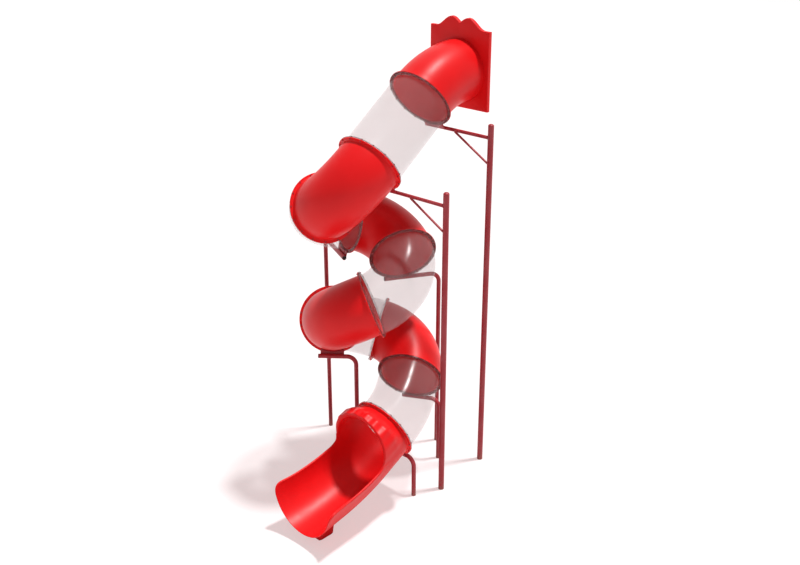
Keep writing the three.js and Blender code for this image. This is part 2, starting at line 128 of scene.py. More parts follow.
def add_noise(tree, coordinates, scale, detail, stretch=None):
    """A noise texture on the given coordinates, drawn out along an axis where a stretch is given."""
    source = coordinates
    if stretch:
        mapping = tree.nodes.new("ShaderNodeMapping")
        mapping.inputs["Scale"].default_value = stretch
        tree.links.new(coordinates, mapping.inputs["Vector"])
        source = mapping.outputs["Vector"]
    noise = tree.nodes.new("ShaderNodeTexNoise")
    noise.inputs["Scale"].default_value = scale
    noise.inputs["Detail"].default_value = detail
    tree.links.new(source, noise.inputs["Vector"])
    return noise.outputs["Fac"]


def add_remap(tree, source, low, high, to_low, to_high, kind="SMOOTHSTEP"):
    """A value mapped from one range to another and held at its ends."""
    remap = tree.nodes.new("ShaderNodeMapRange")
    remap.interpolation_type = kind
    for label, value in (("From Min", low), ("From Max", high), ("To Min", to_low), ("To Max", to_high)):
        if hasattr(value, "links"):
            tree.links.new(value, remap.inputs[label])
        else:
            remap.inputs[label].default_value = value
    tree.links.new(source, remap.inputs["Value"])
    return remap.outputs["Result"]


def add_maths(tree, operation, first, second):
    """Two values, or a value and a number, put through one operation."""
    node = tree.nodes.new("ShaderNodeMath")
    node.operation = operation
    for socket, value in zip(node.inputs, (first, second)):
        if hasattr(value, "links"):
            tree.links.new(value, socket)
        else:
            socket.default_value = value
    return node.outputs["Value"]


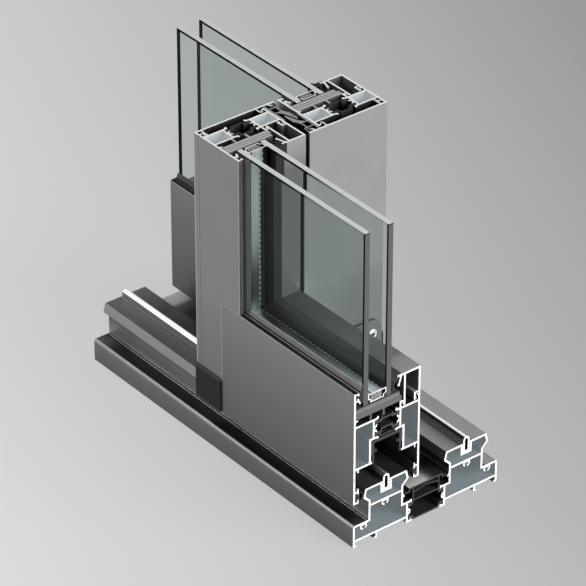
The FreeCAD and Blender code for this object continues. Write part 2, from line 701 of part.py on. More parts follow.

**What is required**
Every record shown above must be echoed exactly.

**Final answer**
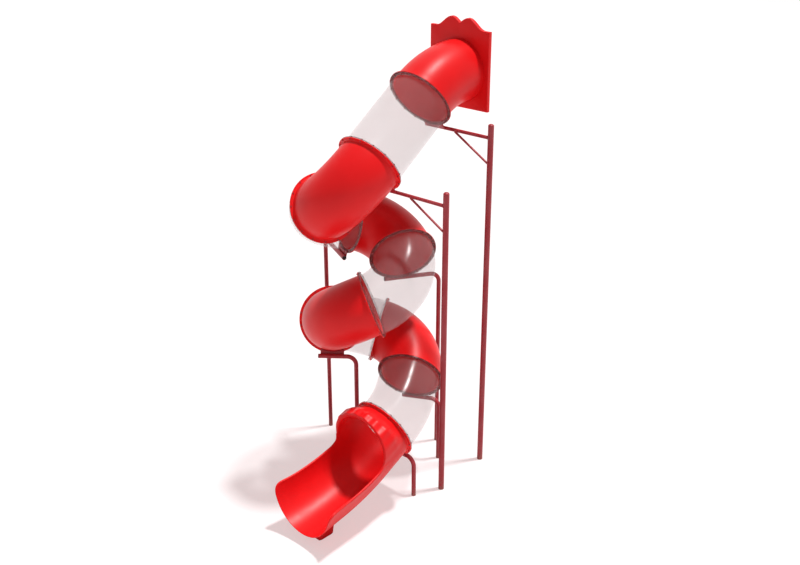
Keep writing the three.js and Blender code for this image. This is part 2, starting at line 128 of scene.py. More parts follow.
def add_noise(tree, coordinates, scale, detail, stretch=None):
    """A noise texture on the given coordinates, drawn out along an axis where a stretch is given."""
    source = coordinates
    if stretch:
        mapping = tree.nodes.new("ShaderNodeMapping")
        mapping.inputs["Scale"].default_value = stretch
        tree.links.new(coordinates, mapping.inputs["Vector"])
        source = mapping.outputs["Vector"]
    noise = tree.nodes.new("ShaderNodeTexNoise")
    noise.inputs["Scale"].default_value = scale
    noise.inputs["Detail"].default_value = detail
    tree.links.new(source, noise.inputs["Vector"])
    return noise.outputs["Fac"]


def add_remap(tree, source, low, high, to_low, to_high, kind="SMOOTHSTEP"):
    """A value mapped from one range to another and held at its ends."""
    remap = tree.nodes.new("ShaderNodeMapRange")
    remap.interpolation_type = kind
    for label, value in (("From Min", low), ("From Max", high), ("To Min", to_low), ("To Max", to_high)):
        if hasattr(value, "links"):
            tree.links.new(value, remap.inputs[label])
        else:
            remap.inputs[label].default_value = value
    tree.links.new(source, remap.inputs["Value"])
    return remap.outputs["Result"]


def add_maths(tree, operation, first, second):
    """Two values, or a value and a number, put through one operation."""
    node = tree.nodes.new("ShaderNodeMath")
    node.operation = operation
    for socket, value in zip(node.inputs, (first, second)):
        if hasattr(value, "links"):
            tree.links.new(value, socket)
        else:
            socket.default_value = value
    return node.outputs["Value"]


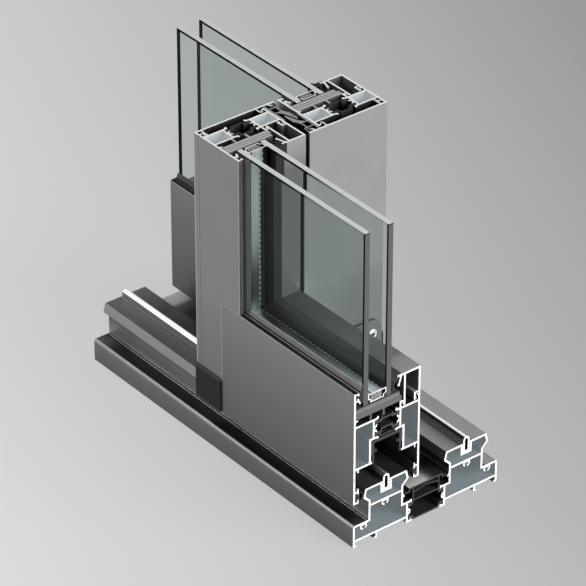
The FreeCAD and Blender code for this object continues. Write part 2, from line 701 of part.py on. More parts follow.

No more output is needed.